● **DATASET EXCERPT**

........

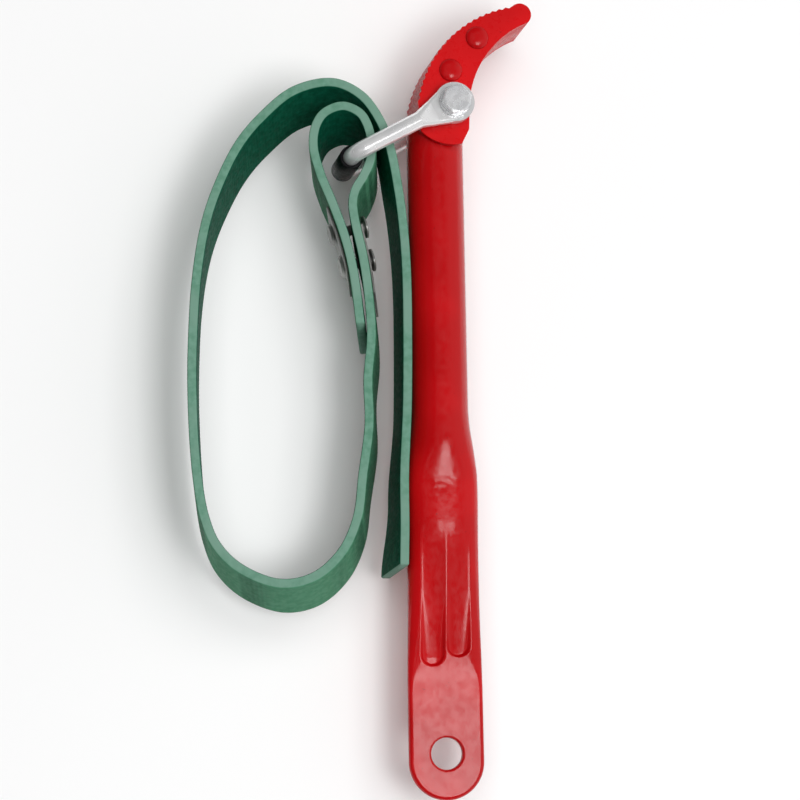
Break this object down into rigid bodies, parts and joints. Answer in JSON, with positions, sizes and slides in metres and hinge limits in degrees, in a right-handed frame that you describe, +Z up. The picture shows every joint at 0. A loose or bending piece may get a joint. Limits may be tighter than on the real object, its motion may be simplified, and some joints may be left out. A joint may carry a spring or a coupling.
{
  "type": "strap oil filter wrench",
  "caption": "Strap oil filter wrench: red tube handle with toothed hooked jaw, pivoting steel shackle with roller, riveted green strap loop.",
  "frame": {"origin": "middle of the footprint, on the surface that the wrench lies on", "axes": "+Y along the handle towards the jaw, +Z up along the pivot bolt to its head, +X from the strap loop to the jaw's tip"},
  "size_m": [0.1327, 0.3014, 0.0488],
  "materials": {
    "red_paint": "gloss enamel",
    "zinc_plate": "bright zinc plate",
    "bright_steel": "bright plated rod",
    "clamp_steel": "dull plated steel",
    "nylon": "matte",
    "black_sleeve": "satin",
    "green_strap": "ribbed rubberised fabric"
  },
  "bodies": {
    "handle": {"handle_tube": "red_paint", "front_cheek": "red_paint", "rear_cheek": "red_paint", "jaw_core": "red_paint", "jaw_rivets": "red_paint", "pivot_bolt": "zinc_plate", "front_washer": "zinc_plate", "rear_washer": "zinc_plate", "pivot_nut": "zinc_plate", "nut_insert": "nylon"},
    "shackle": {"shackle": "bright_steel"},
    "roller": {"roller_sleeve": "black_sleeve"},
    "strap": {"strap": "green_strap", "flap_plate": "clamp_steel", "strap_plate": "clamp_steel", "strap_rivets": "clamp_steel", "rivet_burrs": "clamp_steel"}
  },
  "joints": [
    {"name": "shackle_pivot", "type": "hinge", "parent": "handle", "child": "shackle", "pos_m": [0.0347, 0.1105, 0.0256], "axis": [0, 0, 1], "range_deg": [-68, 0]},
    {"name": "roller_spin", "type": "hinge", "parent": "shackle", "child": "roller", "pos_m": [-0.00408, 0.08971, 0.0256], "axis": [0, 0, 1], "continuous": true},
    {"name": "strap_swivel", "type": "hinge", "parent": "shackle", "child": "strap", "pos_m": [-0.00408, 0.08971, 0.0256], "axis": [0, 0, 1], "range_deg": [-15, 0]}
  ]
}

........

Repeat every line of the material exactly as given.

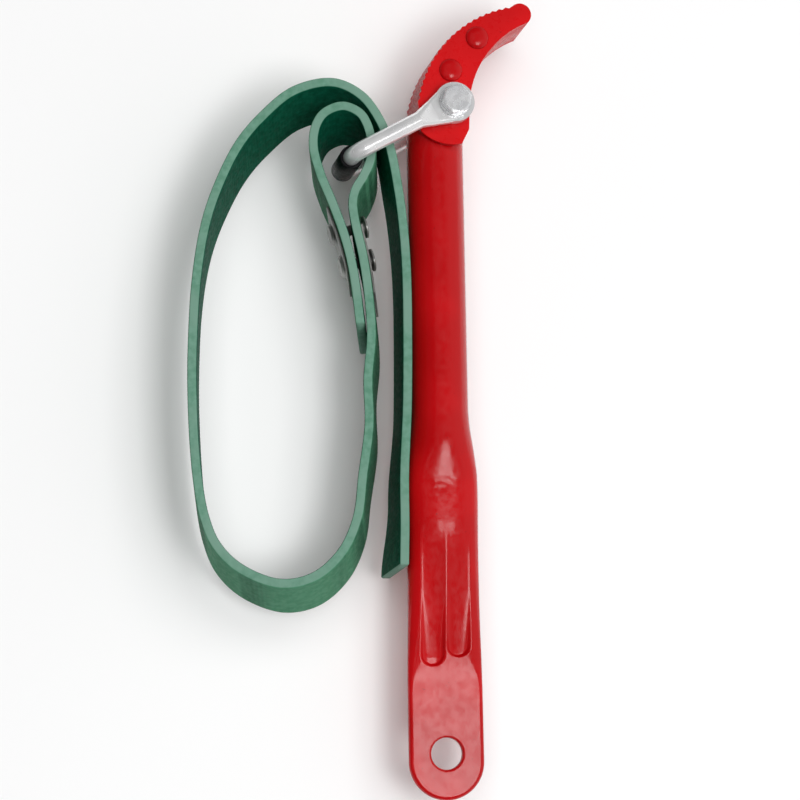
Break this object down into rigid bodies, parts and joints. Answer in JSON, with positions, sizes and slides in metres and hinge limits in degrees, in a right-handed frame that you describe, +Z up. The picture shows every joint at 0. A loose or bending piece may get a joint. Limits may be tighter than on the real object, its motion may be simplified, and some joints may be left out. A joint may carry a spring or a coupling.
{
  "type": "strap oil filter wrench",
  "caption": "Strap oil filter wrench: red tube handle with toothed hooked jaw, pivoting steel shackle with roller, riveted green strap loop.",
  "frame": {"origin": "middle of the footprint, on the surface that the wrench lies on", "axes": "+Y along the handle towards the jaw, +Z up along the pivot bolt to its head, +X from the strap loop to the jaw's tip"},
  "size_m": [0.1327, 0.3014, 0.0488],
  "materials": {
    "red_paint": "gloss enamel",
    "zinc_plate": "bright zinc plate",
    "bright_steel": "bright plated rod",
    "clamp_steel": "dull plated steel",
    "nylon": "matte",
    "black_sleeve": "satin",
    "green_strap": "ribbed rubberised fabric"
  },
  "bodies": {
    "handle": {"handle_tube": "red_paint", "front_cheek": "red_paint", "rear_cheek": "red_paint", "jaw_core": "red_paint", "jaw_rivets": "red_paint", "pivot_bolt": "zinc_plate", "front_washer": "zinc_plate", "rear_washer": "zinc_plate", "pivot_nut": "zinc_plate", "nut_insert": "nylon"},
    "shackle": {"shackle": "bright_steel"},
    "roller": {"roller_sleeve": "black_sleeve"},
    "strap": {"strap": "green_strap", "flap_plate": "clamp_steel", "strap_plate": "clamp_steel", "strap_rivets": "clamp_steel", "rivet_burrs": "clamp_steel"}
  },
  "joints": [
    {"name": "shackle_pivot", "type": "hinge", "parent": "handle", "child": "shackle", "pos_m": [0.0347, 0.1105, 0.0256], "axis": [0, 0, 1], "range_deg": [-68, 0]},
    {"name": "roller_spin", "type": "hinge", "parent": "shackle", "child": "roller", "pos_m": [-0.00408, 0.08971, 0.0256], "axis": [0, 0, 1], "continuous": true},
    {"name": "strap_swivel", "type": "hinge", "parent": "shackle", "child": "strap", "pos_m": [-0.00408, 0.08971, 0.0256], "axis": [0, 0, 1], "range_deg": [-15, 0]}
  ]
}